Wednesday, August 06, 2014

Should We Be Recruiting Teachers on Craigslist Before Placing ATR Teachers?

I was pretty surprised to see this ad on Craigslist. Apparently you can be a city teacher and utter lack of experience is no obstacle. When I started in 1984, I got my job via a subway ad, and lack of experience was about all I brought to the table. But times were different then. No one wanted this job. The city conducted intergalactic searches for anyone willing to sit in one of the ancient wooden chairs that sat in front of thousands of classrooms. Now reformy folks everywhere complain the standard for teachers isn't high enough.

Nonetheless, though there's actually a glut of teachers on the market, we're still not only recruiting people cold on Craigslist, but subsidizing their Masters programs. I'm all for helping people with education costs, particularly in such a miserable economy, but our priority ought to be getting experienced teachers working with kids, where they belong.

The Absent Teacher Reserve is the very worst consequence of the short-sighted 2005 UFT contract. I wasn't very active in union politics before then. I'd written a few pieces in NY Teacher, and I started this blog hoping to counter some of the anti-teacher nonsense I'd read in the tabloids. In fact, I was thrilled when Edwize popped up, thinking it would further aid the cause. I made an agreement to write for Edwize, and was about to fold this blog when the 05 contract popped up.

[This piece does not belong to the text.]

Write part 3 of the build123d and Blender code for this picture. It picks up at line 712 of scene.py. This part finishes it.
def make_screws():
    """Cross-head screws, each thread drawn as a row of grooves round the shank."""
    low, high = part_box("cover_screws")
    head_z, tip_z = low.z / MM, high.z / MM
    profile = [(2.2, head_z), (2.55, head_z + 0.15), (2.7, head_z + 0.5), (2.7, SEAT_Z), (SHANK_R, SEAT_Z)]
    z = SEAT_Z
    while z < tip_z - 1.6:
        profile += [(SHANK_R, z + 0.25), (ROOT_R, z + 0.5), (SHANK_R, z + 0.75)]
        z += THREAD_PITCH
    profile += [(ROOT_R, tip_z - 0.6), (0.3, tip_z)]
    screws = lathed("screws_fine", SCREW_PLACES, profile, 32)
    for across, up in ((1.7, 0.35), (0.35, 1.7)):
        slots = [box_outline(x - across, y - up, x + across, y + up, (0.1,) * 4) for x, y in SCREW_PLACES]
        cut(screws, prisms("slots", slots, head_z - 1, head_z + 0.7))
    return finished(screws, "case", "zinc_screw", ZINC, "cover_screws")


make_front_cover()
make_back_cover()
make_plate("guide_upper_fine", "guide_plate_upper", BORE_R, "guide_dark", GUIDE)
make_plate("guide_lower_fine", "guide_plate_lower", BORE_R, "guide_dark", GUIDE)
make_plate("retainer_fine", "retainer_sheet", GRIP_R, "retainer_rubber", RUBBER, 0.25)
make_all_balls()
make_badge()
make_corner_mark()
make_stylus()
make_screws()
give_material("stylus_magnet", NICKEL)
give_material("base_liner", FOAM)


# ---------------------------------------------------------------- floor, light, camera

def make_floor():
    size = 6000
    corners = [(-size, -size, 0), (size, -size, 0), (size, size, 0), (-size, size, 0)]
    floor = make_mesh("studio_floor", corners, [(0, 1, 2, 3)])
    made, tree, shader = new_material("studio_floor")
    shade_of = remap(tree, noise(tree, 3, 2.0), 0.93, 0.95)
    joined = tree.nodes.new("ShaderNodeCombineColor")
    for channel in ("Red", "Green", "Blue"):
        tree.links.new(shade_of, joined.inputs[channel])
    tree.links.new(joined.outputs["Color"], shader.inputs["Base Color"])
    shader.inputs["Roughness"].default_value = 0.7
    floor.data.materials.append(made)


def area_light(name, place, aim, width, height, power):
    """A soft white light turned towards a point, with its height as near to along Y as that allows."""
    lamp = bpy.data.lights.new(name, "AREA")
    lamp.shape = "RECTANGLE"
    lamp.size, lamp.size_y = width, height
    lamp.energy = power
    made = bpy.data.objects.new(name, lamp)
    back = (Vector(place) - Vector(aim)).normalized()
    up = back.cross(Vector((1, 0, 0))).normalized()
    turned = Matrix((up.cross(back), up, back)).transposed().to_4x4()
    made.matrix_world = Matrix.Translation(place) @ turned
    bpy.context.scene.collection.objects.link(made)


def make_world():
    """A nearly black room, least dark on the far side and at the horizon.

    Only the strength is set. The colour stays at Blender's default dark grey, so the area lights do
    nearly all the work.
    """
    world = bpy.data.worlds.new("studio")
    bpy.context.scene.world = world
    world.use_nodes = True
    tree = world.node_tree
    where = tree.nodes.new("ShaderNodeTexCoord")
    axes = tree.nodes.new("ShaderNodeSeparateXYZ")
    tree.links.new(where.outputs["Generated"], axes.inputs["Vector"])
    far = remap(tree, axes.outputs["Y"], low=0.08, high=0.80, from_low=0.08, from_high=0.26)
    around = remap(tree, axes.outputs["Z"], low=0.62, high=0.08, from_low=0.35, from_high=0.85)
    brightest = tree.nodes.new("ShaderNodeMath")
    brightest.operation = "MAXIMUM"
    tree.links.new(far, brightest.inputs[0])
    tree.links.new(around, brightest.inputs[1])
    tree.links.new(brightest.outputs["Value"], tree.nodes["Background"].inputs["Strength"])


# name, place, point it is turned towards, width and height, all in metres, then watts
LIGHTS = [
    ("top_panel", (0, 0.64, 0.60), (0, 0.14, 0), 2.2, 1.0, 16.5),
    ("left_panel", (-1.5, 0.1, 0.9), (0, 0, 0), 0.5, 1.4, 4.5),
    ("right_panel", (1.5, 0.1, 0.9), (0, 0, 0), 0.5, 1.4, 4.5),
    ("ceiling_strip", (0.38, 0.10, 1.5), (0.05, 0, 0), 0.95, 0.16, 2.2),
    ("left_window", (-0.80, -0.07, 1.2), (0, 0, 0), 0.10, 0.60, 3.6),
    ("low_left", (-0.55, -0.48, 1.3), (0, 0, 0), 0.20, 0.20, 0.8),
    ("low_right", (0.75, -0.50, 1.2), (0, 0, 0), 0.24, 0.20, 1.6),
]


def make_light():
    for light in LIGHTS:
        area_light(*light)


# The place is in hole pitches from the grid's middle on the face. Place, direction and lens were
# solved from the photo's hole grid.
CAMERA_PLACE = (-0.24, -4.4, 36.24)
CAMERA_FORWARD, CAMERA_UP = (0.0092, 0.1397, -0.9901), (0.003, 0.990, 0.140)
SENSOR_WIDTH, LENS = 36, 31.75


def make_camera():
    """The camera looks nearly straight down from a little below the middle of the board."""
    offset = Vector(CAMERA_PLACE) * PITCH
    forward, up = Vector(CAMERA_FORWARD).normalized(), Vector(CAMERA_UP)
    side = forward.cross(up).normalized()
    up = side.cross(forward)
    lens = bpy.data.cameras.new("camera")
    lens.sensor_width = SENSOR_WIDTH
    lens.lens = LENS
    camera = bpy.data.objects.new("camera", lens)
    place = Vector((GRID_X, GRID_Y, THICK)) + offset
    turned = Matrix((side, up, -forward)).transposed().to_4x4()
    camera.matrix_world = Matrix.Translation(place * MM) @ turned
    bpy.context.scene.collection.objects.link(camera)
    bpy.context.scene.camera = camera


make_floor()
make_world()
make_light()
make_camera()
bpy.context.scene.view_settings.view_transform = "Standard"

I could not believe how bad it was. I was shocked the union could agree to this. Edwize writers suggested the ATR was just a temporary stopgap, and that soon all the teachers would get jobs. They said such things had been done before. They failed to anticipate fanatical ideologue Joel Klein would continue to hire new teachers even as ATR teachers wandered in the contract-sanctioned purgatory that kept them from classrooms.

I fully understand there are people who don't belong in classrooms. I also fully understand, unlike Campbell Brown, that many of them are there because administrators failed to do their jobs, and that they remain because they still don't want to do their jobs. There's no justification for arbitrarily and capriciously removing teachers, despite their fond desires.

All the ATR teachers I know are there either because of school closures, or because the charges against them were not sustained. In the few cases with which I'm intimately familiar, the teachers are not at fault at all. I've spent a lot of time and energy trying to help these teachers, and I've gotten very good support from UFT to help them. Our results are mixed, but it's not for lack of trying.

The problem, of course, is that we allowed the ATR to exist in the first place. For many principals, there's no premium on experience. Better to have an entire staff of newbies, and then you don't need to worry about that pesky contract. Anyone who makes a stink is fired, and that's that.

Actually, this benefits neither teachers nor the kids we serve.

We have a union president who will stand up and say he'll punch people in the face if they take away his Common Core. What we sorely need, though, is a leader who'll get upset when teachers are not allowed to teach. What's more fundamental than that?